As is, the last 3 weeks have reminded me of another time and that was in the summer of 2010. In August the FED opened the door to QE2 at the Jackson Hole meeting and markets ran from there all the way to the actual implementation. A small correction happened in November, but it was not large. That run went all the way into February 2011. The whole way many, myself included, thought the run up was nuts and made no sense. Here is a daily chart look:
A million things are different now of course, but I get the same market feel at this point.
Greece is small, and it will take Portugal a while to get bad. It's an election year so the money and promises will be flowing for all kinds of things. The push from the FED today could result in a great trading market environment lasting weeks to a few months.
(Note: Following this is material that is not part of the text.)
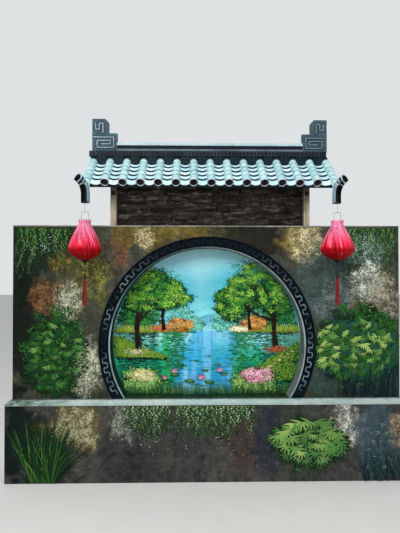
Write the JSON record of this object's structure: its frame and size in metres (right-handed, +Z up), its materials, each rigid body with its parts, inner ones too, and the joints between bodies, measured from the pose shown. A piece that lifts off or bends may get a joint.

My plan is to stick with individual stocks. Play the best set ups with the best patterns and observe price action that way. The indices may fluctuate but the 100% correlated market has been broken up. If this is a huge fake out, it will be clear as more and more names start to fail trades.
Sentiment is running very hot here, and that can usually be a contrarian indicator. But nothings ever never, and nothings ever always. When the animal spirits are set loose, calling them back proves a difficult task.
Have a good night.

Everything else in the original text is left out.